Now that #503 has been merged, we can discuss this PR again. IIRC @tigrannajaryan wanted this information to exist in the newly added flags field in the mentioned PR, rather than exist as an independent parent_is_remote field. Could you confirm/clarify this please?

Yes, that was my suggestion. We can take 2 more bits from flags to represent the 3 states we need for parent_is_remote.

estolfo commented 1 year ago

@tigrannajaryan I've updated this PR to define a 2-bit flag that can be used to indicate if the span's parent is remote. Let me know if something need to be adjusted about the definition. Thanks!

estolfo commented 1 year ago

I've just made a change to update the mask name and add an enum for interpreting bits 8 and 9 of a Link's flags instead of reusing the constants for the span's flags. Let me know if this is the preferred approach.

Oberon00 commented 1 year ago

@tigrannajaryan Your blocking review https://github.com/open-telemetry/opentelemetry-proto/pull/484#pullrequestreview-1591380897 is still active. If you want to dismiss it, you need to do it through the box at the bottom of the PR conversation that says "1 Change requested". Just submitting another review as "Comment" won't dismiss it (although submitting an Approve will)

tigrannajaryan commented 1 year ago

@tigrannajaryan Your blocking review #484 (review) is still active. If you want to dismiss it, you need to do it through the box at the bottom of the PR conversation that says "1 Change requested". Just submitting another review as "Comment" won't dismiss it (although submitting an Approve will)

I keep the block deliberately to make sure we don't accidentally merge it since technically there is enough approvals.

estolfo commented 1 year ago

Latest changes: I've left two enums: one for the remote link valid flag values and one for the remote parent values. I've also reordered the documentation to group the flag explanations and address the unused bits after.

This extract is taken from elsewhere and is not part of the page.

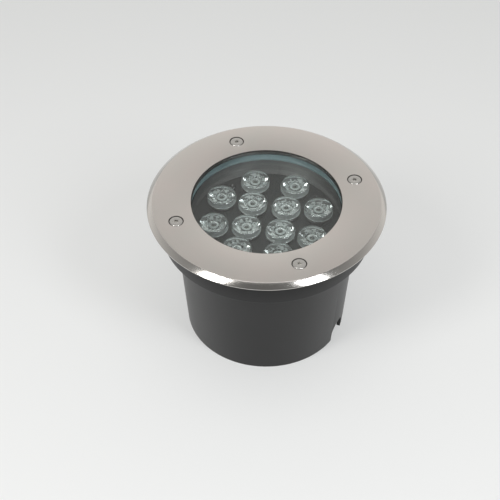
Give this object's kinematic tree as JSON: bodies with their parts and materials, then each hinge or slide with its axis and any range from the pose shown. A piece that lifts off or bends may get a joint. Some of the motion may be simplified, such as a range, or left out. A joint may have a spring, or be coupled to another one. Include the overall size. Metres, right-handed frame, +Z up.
{
  "type": "in ground well light",
  "caption": "Round recessed ground light: a stainless face ring and thick glass window over lenses, in a lamp unit that lifts out of a black sleeve with a cable notch.",
  "frame": {"origin": "centre of the sleeve's foot, on the plane that it stands on", "axes": "+Z up along the light's axis, from the foot to the window; -Y is the front of the reference view"},
  "size_m": [0.16, 0.16, 0.106],
  "materials": {
    "sleeve_plastic": "satin black moulding",
    "ring_steel": "satin brushed top, polished bevel",
    "screw_steel": "bright turned",
    "window_glass": "clear, toughened",
    "pale_silicone": "translucent matte",
    "housing_coating": "fine dark powder coating",
    "board_mask": "matt dark solder mask",
    "heat_pad": "matt grey",
    "clear_lens": "clear moulded",
    "holder_plastic": "dark satin",
    "emitter_dome": "clear dome over a pale phosphor",
    "dark_rubber": "matt",
    "red_insulation": "satin",
    "black_insulation": "satin",
    "brown_insulation": "satin",
    "blue_insulation": "satin",
    "driver_plastic": "satin",
    "circuit_laminate": "satin",
    "ferrite": "matt",
    "capacitor_can": "printed sleeve, plain",
    "terminal_plastic": "satin",
    "terminal_brass": "bright",
    "gland_nylon": "satin"
  },
  "bodies": {
    "sleeve": {"mounting_sleeve": "sleeve_plastic"},
    "lamp_unit": {"board_screws": "screw_steel", "cover_glass": "window_glass", "driver_board": "circuit_laminate", "driver_capacitor": "capacitor_can", "driver_case": "driver_plastic", "driver_choke": "ferrite", "driver_lid": "driver_plastic", "driver_screws": "screw_steel", "driver_transformer": "ferrite", "face_ring": "ring_steel", "face_screws": "screw_steel", "gland_body": "gland_nylon", "gland_locknut": "gland_nylon", "gland_nut": "gland_nylon", "gland_seal": "dark_rubber", "gland_washer": "dark_rubber", "glass_gasket": "pale_silicone", "lamp_housing": "housing_coating", "lead_live": "brown_insulation", "lead_negative": "black_insulation", "lead_neutral": "blue_insulation", "lead_positive": "red_insulation", "led_board": "board_mask", "led_emitters": "emitter_dome", "lens_01": "clear_lens", "lens_02": "clear_lens", "lens_03": "clear_lens", "lens_04": "clear_lens", "lens_05": "clear_lens", "lens_06": "clear_lens", "lens_07": "clear_lens", "lens_08": "clear_lens", "lens_09": "clear_lens", "lens_10": "clear_lens", "lens_11": "clear_lens", "lens_12": "clear_lens", "lens_holder_01": "holder_plastic", "lens_holder_02": "holder_plastic", "lens_holder_03": "holder_plastic", "lens_holder_04": "holder_plastic", "lens_holder_05": "holder_plastic", "lens_holder_06": "holder_plastic", "lens_holder_07": "holder_plastic", "lens_holder_08": "holder_plastic", "lens_holder_09": "holder_plastic", "lens_holder_10": "holder_plastic", "lens_holder_11": "holder_plastic", "lens_holder_12": "holder_plastic", "rear_cover": "housing_coating", "rear_cover_screws": "screw_steel", "rear_cover_seal": "dark_rubber", "terminal_block": "terminal_plastic", "terminal_screws": "terminal_brass", "thermal_pad": "heat_pad", "wire_grommet": "dark_rubber"}
  },
  "joints": [
    {"name": "lamp_lift", "type": "slide", "parent": "sleeve", "child": "lamp_unit", "axis": [0, 0, 1], "range_m": [0, 0.09]}
  ]
}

jmacd commented 1 year ago

Structurally, I am happy with this change. I would suggest naming changes as hinted above, making the new flags into context flags whether they are part of the span or the link, including:

Span.flags -> Span.context_flags Link.flags -> Link.context_flags

and

enum ContextFlagsReferenceIsRemote {
  CONTEXT_FLAGS_REFERENCE_IS_REMOTE_UNKNOWN = 0;
  CONTEXT_FLAGS_REFERENCE_IS_REMOTE_TRUE = ...;
  CONTEXT_FLAGS_REFERENCE_IS_REMOTE_FALSE = ...;
}
tigrannajaryan commented 1 year ago

Structurally, I am happy with this change.

+1.

making the new flags into context flags whether they are part of the span or the link, including:

Span.flags -> Span.context_flags Link.flags -> Link.context_flags

This will limit the bit field to be useable only for context-related information. What if we need to record something about the Span that has nothing to do with the context? The name also deviates from what we do for logs where it is called flags.

I would prefer to stay consistent with logs, keep the current name and make it useful for other future bitfields.

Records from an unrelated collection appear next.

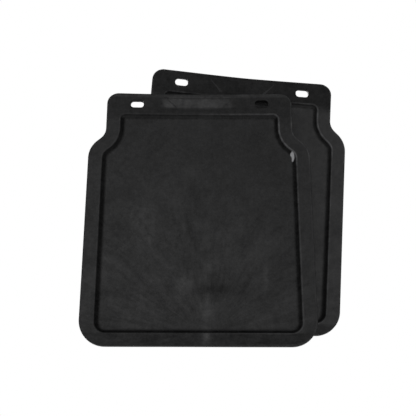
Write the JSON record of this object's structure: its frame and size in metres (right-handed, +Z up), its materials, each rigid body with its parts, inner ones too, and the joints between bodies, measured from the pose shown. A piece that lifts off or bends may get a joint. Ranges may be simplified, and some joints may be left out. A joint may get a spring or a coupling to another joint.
{
  "type": "mud flap",
  "caption": "Moulded black rubber mud flaps with a raised flat rim, a slotted head strip and a sunk panel, one hanging behind the other.",
  "frame": {"origin": "midway between the front flap's two slots, on its front face", "axes": "+X across the flaps to the right as seen from the front, +Z up, -Y out of the front flap's recessed face"},
  "size_m": [0.2952, 0.0637, 0.3362],
  "materials": {
    "flap_rubber": "satin"
  },
  "bodies": {
    "front_head": {"front_flap_head": "flap_rubber"},
    "front_skirt": {"front_flap_skirt": "flap_rubber"},
    "rear_head": {"rear_flap_head": "flap_rubber"},
    "rear_skirt": {"rear_flap_skirt": "flap_rubber"}
  },
  "joints": [
    {"name": "front_flex", "type": "hinge", "parent": "front_head", "child": "front_skirt", "pos_m": [0, 0.003, -0.0216], "axis": [1, 0, 0], "range_deg": [-65, 0], "stiffness_Nm_per_rad": 0.4},
    {"name": "rear_lift_off", "type": "slide", "parent": "front_head", "child": "rear_head", "axis": [-0.0639, 0.9882, 0.1392], "range_m": [0, 0.15]},
    {"name": "rear_flex", "type": "hinge", "parent": "rear_head", "child": "rear_skirt", "pos_m": [0.04884, 0.01748, 0.00916], "axis": [0.9956, 0.0727, -0.0587], "range_deg": [0, 65], "stiffness_Nm_per_rad": 0.4}
  ]
}
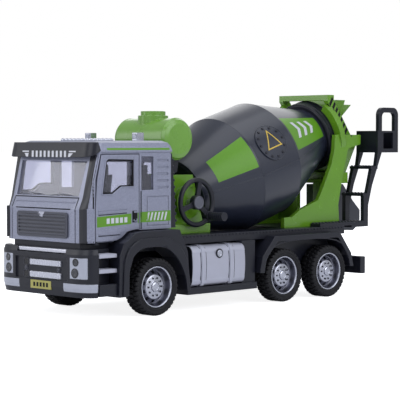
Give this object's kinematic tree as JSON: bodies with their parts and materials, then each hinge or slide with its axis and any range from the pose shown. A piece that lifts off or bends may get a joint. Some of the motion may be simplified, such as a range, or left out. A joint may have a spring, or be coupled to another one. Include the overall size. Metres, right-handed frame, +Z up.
{
  "type": "toy concrete mixer truck",
  "caption": "Toy concrete mixer truck: cab with opening doors, crank-driven tilted drum on a green frame, hopper, swivelling chute, ladder and rolling wheels.",
  "frame": {"origin": "middle of the bounding box on the ground", "axes": "+X forward towards the cab, +Y to the driver's left, +Z up"},
  "size_m": [0.187, 0.0578, 0.0867],
  "materials": {
    "paint_grey": "metallic",
    "black_plastic": "satin",
    "drum_plastic": "gloss",
    "green_plastic": "gloss",
    "chrome": "polished",
    "silver": "satin",
    "tyre": "matte",
    "steel": "satin",
    "glass": "clear",
    "clear_lens": "clear",
    "plate_yellow": "gloss",
    "grip_plastic": "matte"
  },
  "bodies": {
    "chassis": {"chassis_frame": "black_plastic", "sills": "black_plastic", "front_arches": "black_plastic", "rear_mudguards": "black_plastic", "fuel_tanks": "silver", "tank_caps": "chrome", "cab_shell": "paint_grey", "cab_roof": "paint_grey", "sun_visor": "black_plastic", "windscreen": "glass", "cab_glass": "glass", "cab_back_panel": "black_plastic", "seats": "black_plastic", "dashboard": "black_plastic", "grille": "black_plastic", "corner_vanes": "paint_grey", "front_bumper": "black_plastic", "headlamps": "clear_lens", "corner_lamps": "clear_lens", "bumper_trim": "chrome", "number_plate": "plate_yellow", "step_boxes": "black_plastic", "step_treads": "silver", "roof_bar": "chrome", "roof_pods": "chrome", "water_tank": "green_plastic", "tank_bracket": "black_plastic", "front_pedestal": "green_plastic", "rear_frame": "green_plastic", "charging_hopper": "green_plastic", "collecting_funnel": "green_plastic", "ladder": "black_plastic", "rear_bumper": "black_plastic"},
    "front_wheelset": {"front_axle": "steel", "front_rims": "chrome", "front_tyres": "tyre"},
    "middle_wheelset": {"middle_axle": "steel", "middle_rims": "chrome", "middle_tyres": "tyre"},
    "rear_wheelset": {"rear_axle": "steel", "rear_rims": "chrome", "rear_tyres": "tyre"},
    "drum": {"drum_shell_upper": "drum_plastic", "drum_shell_lower": "drum_plastic", "drum_nose_plate": "drum_plastic", "drum_collar": "drum_plastic", "drum_hatch": "drum_plastic", "drum_blades": "drum_plastic", "drum_gear": "steel"},
    "crank": {"crank_pinion": "steel", "crank_shaft": "steel", "handwheel": "black_plastic", "grip_pin": "steel"},
    "grip": {"grip_sleeve": "grip_plastic"},
    "left_door": {"door_left": "paint_grey", "door_glass_left": "glass"},
    "right_door": {"door_right": "paint_grey", "door_glass_right": "glass"},
    "discharge_chute": {"chute": "drum_plastic"}
  },
  "joints": [
    {"name": "front_axle_spin", "type": "hinge", "parent": "chassis", "child": "front_wheelset", "pos_m": [0.06005, 0, 0.011], "axis": [0, 1, 0], "continuous": true},
    {"name": "middle_axle_spin", "type": "hinge", "parent": "chassis", "child": "middle_wheelset", "pos_m": [-0.01215, 0, 0.011], "axis": [0, 1, 0], "continuous": true},
    {"name": "rear_axle_spin", "type": "hinge", "parent": "chassis", "child": "rear_wheelset", "pos_m": [-0.04035, 0, 0.011], "axis": [0, 1, 0], "continuous": true},
    {"name": "drum_spin", "type": "hinge", "parent": "chassis", "child": "drum", "pos_m": [-0.00329, 0, 0.05175], "axis": [-0.9572, 0, 0.2895], "continuous": true},
    {"name": "crank_spin", "type": "hinge", "parent": "chassis", "child": "crank", "pos_m": [0.02916, 0, 0.04194], "axis": [0, 1, 0], "continuous": true},
    {"name": "grip_spin", "type": "hinge", "parent": "crank", "child": "grip", "pos_m": [0.02276, 0.023, 0.03633], "axis": [0, 1, 0], "continuous": true},
    {"name": "left_door_hinge", "type": "hinge", "parent": "chassis", "child": "left_door", "pos_m": [0.08635, 0.0236, 0.04], "axis": [0, 0, -1], "range_deg": [0, 65]},
    {"name": "right_door_hinge", "type": "hinge", "parent": "chassis", "child": "right_door", "pos_m": [0.08635, -0.0236, 0.04], "axis": [0, 0, 1], "range_deg": [0, 65]},
    {"name": "chute_swivel", "type": "hinge", "parent": "chassis", "child": "discharge_chute", "pos_m": [-0.06995, 0, 0.03], "axis": [0, 0, 1], "range_deg": [0, 50]}
  ],
  "couplings": [
    {"joint": "crank_spin", "follows": "drum_spin", "ratio": -1.3333}
  ]
}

As for the the enum name suggestion I don't mind using the term "context reference" if that's what we prefer. So perhaps we can do this:

enum SpanFlagsContextReferenceIsRemote {
   SPAN_FLAGS_CONTEXT_REFERENCE_IS_REMOTE_UNKNOWN = 0;
   SPAN_FLAGS_CONTEXT_REFERENCE_IS_REMOTE_TRUE = ...;
   SPAN_FLAGS_CONTEXT_REFERENCE_IS_REMOTE_FALSE = ...;
}

And also rename SPAN_FLAGS_PARENT_OR_LINK_IS_REMOTE_MASK to SPAN_FLAGS_CONTEXT_REFERENCE_IS_REMOTE_MASK.

If that's too long we can shorten CONTEXT_REFERENCE to CONTEXT_REF or simply to CONTEXT.

jmacd commented 12 months ago

@tigrannajaryan thank you. I agree with your proposal, to keep the name "flags" and for names like SPAN_FLAGS_CONTEXT_REFERENCE_IS_REMOTE_MASK.

estolfo commented 11 months ago

@jmacd I was about to accept the suggestions but I don't see anywhere in the thread that we decided on context instead of context_reference. Was that decided in the spec meeting this week?

tigrannajaryan commented 11 months ago

@jmacd I was about to accept the suggestions but I don't see anywhere in the thread that we decided on context instead of context_reference. Was that decided in the spec meeting this week?

I was out last spec SIG meeting. Unless an explicit decision was made in the spec meeting, let's go with context.

jmacd commented 11 months ago

@estolfo and @tigrannajaryan The meeting had light attendance, and no explicit decisions were made. I was suggesting my preference, which is that we keep the names short. Thank you @estolfo for following up.

estolfo commented 11 months ago

@jmacd and @tigrannajaryan I've completed all the changes based on the latest decisions. Please take a look when you have a chance, thanks!

tigrannajaryan commented 11 months ago

@jack-berg @jsuereth @Oberon00 please take another look, this changed since you approved the first time.

tigrannajaryan commented 10 months ago

@bogdandrutu PTAL.

estolfo commented 10 months ago

@bogdandrutu can you please take a look at this so we can move it forward? Thanks

AlexanderWert commented 8 months ago

@open-telemetry/specs-approvers I think this is ready to be merged!

tigrannajaryan commented 8 months ago

@open-telemetry/specs-approvers I think this is ready to be merged!

Needs at least 2 business days since last change before merging.

estolfo commented 8 months ago

@open-telemetry/specs-approvers can we merge this please?

tigrannajaryan commented 8 months ago

@estolfo looks like we forgot one more thing: an entry in the CHANGELOG in the Unreleased section. Please add and we can merge.

estolfo commented 8 months ago

@tigrannajaryan ok done

tigrannajaryan commented 8 months ago

Thank you @estolfo and everyone for patience!